--- begin ---
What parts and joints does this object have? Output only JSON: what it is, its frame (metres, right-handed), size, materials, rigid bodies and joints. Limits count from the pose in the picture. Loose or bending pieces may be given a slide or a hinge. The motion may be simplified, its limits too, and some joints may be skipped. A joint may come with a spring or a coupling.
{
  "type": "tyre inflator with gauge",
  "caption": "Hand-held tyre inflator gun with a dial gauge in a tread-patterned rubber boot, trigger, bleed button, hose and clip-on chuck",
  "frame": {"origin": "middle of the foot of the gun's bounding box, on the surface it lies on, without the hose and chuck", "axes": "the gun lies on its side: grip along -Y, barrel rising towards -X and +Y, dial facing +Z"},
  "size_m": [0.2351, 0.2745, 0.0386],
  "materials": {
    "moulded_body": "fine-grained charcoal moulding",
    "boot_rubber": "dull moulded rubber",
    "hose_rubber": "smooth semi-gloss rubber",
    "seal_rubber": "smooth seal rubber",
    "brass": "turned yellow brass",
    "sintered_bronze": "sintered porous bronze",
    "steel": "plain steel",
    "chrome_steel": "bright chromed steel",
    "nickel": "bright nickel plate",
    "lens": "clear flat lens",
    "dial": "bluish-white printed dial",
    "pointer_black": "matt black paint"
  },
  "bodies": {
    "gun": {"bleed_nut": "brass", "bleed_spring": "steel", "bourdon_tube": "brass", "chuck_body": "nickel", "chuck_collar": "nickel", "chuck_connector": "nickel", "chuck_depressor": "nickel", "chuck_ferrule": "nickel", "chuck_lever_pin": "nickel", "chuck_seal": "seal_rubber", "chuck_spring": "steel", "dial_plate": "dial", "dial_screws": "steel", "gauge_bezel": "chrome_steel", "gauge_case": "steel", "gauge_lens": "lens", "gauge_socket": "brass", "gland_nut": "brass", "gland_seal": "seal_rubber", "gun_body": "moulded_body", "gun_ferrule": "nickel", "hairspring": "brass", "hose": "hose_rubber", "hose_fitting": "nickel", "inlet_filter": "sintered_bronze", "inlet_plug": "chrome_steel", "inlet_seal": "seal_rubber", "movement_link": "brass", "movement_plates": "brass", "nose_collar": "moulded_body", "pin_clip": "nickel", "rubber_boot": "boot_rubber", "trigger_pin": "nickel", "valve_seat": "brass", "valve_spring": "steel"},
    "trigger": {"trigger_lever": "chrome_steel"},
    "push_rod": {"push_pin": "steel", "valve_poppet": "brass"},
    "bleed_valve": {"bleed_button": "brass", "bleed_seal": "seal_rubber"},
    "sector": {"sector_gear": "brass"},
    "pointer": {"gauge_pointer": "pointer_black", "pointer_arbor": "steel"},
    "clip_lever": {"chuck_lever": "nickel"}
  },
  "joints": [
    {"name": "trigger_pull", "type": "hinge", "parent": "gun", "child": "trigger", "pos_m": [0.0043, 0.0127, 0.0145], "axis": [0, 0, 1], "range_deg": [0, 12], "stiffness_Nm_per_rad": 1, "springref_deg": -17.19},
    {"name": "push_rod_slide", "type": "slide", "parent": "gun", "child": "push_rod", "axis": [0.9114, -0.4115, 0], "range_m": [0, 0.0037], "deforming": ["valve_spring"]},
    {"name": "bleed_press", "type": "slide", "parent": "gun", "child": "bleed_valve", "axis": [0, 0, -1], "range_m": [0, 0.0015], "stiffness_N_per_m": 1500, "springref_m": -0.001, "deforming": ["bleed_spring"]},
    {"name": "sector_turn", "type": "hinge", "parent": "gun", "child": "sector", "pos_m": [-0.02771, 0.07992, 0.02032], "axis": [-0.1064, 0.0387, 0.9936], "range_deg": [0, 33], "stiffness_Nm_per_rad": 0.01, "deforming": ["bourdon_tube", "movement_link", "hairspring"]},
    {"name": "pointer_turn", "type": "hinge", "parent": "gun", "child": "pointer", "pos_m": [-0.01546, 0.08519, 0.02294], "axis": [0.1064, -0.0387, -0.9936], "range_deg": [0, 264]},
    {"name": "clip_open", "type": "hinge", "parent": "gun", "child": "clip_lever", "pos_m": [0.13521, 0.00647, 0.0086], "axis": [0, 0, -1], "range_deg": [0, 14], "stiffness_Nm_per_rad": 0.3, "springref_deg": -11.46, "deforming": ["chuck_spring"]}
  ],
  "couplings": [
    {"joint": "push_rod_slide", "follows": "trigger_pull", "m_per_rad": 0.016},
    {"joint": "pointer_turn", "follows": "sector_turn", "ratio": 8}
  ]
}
--- end ---
--- begin ---
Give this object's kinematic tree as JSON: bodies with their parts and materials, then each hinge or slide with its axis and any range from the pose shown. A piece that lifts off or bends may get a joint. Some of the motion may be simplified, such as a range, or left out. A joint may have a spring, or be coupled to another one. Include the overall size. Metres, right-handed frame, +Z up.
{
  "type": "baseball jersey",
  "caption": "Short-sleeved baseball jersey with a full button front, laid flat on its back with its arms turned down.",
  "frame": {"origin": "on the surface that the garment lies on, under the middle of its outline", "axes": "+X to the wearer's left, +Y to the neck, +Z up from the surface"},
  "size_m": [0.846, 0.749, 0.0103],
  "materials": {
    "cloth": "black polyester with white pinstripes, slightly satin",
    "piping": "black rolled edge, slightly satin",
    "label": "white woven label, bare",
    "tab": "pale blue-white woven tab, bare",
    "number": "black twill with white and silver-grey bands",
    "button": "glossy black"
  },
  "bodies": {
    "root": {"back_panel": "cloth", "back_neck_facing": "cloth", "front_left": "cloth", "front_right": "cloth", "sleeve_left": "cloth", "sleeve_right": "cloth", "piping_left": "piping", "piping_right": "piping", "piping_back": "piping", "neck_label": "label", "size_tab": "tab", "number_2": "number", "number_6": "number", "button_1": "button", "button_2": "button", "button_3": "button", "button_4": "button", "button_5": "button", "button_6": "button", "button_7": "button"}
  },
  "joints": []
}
--- end ---
--- begin ---
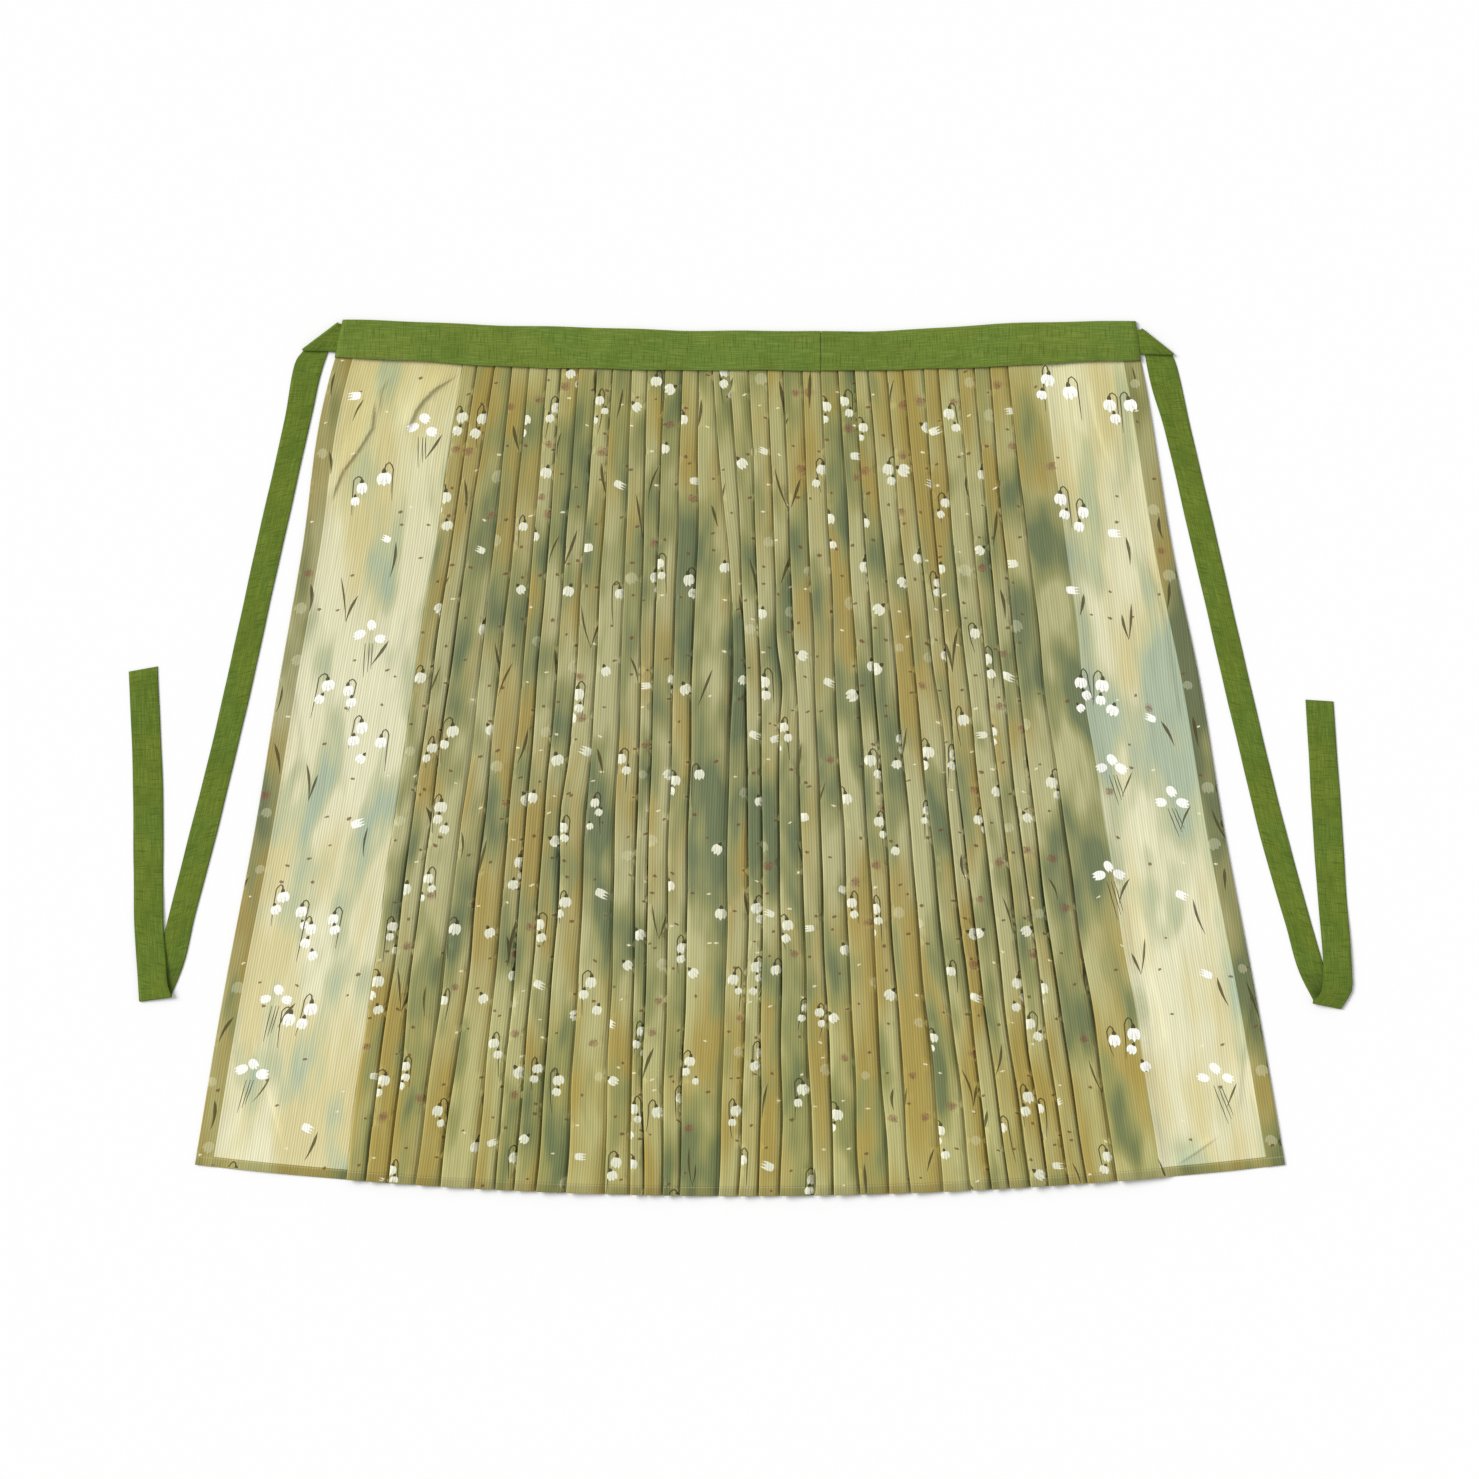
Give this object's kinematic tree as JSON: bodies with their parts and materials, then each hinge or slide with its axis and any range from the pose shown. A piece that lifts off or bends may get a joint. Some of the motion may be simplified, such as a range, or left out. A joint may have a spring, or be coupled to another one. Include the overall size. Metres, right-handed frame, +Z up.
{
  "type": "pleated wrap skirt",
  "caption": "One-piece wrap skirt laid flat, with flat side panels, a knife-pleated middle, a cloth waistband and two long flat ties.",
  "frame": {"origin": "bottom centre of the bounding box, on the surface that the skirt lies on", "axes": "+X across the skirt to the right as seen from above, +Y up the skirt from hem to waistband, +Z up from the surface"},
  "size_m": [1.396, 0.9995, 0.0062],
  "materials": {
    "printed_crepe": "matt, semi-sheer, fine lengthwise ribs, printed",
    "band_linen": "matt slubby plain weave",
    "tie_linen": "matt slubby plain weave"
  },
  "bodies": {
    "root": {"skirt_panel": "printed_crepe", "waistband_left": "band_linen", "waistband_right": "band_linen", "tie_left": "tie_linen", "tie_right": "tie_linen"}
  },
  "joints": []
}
--- end ---
AIM OF THE TASK:
Show the lines of the data that hold the word "frame".

PROBLEM SOLUTION:
What parts and joints does this object have? Output only JSON: what it is, its frame (metres, right-handed), size, materials, rigid bodies and joints. Limits count from the pose in the picture. Loose or bending pieces may be given a slide or a hinge. The motion may be simplified, its limits too, and some joints may be skipped. A joint may come with a spring or a coupling.
  "frame": {"origin": "middle of the foot of the gun's bounding box, on the surface it lies on, without the hose and chuck", "axes": "the gun lies on its side: grip along -Y, barrel rising towards -X and +Y, dial facing +Z"},
Give this object's kinematic tree as JSON: bodies with their parts and materials, then each hinge or slide with its axis and any range from the pose shown. A piece that lifts off or bends may get a joint. Some of the motion may be simplified, such as a range, or left out. A joint may have a spring, or be coupled to another one. Include the overall size. Metres, right-handed frame, +Z up.
  "frame": {"origin": "on the surface that the garment lies on, under the middle of its outline", "axes": "+X to the wearer's left, +Y to the neck, +Z up from the surface"},
Give this object's kinematic tree as JSON: bodies with their parts and materials, then each hinge or slide with its axis and any range from the pose shown. A piece that lifts off or bends may get a joint. Some of the motion may be simplified, such as a range, or left out. A joint may have a spring, or be coupled to another one. Include the overall size. Metres, right-handed frame, +Z up.
  "frame": {"origin": "bottom centre of the bounding box, on the surface that the skirt lies on", "axes": "+X across the skirt to the right as seen from above, +Y up the skirt from hem to waistband, +Z up from the surface"},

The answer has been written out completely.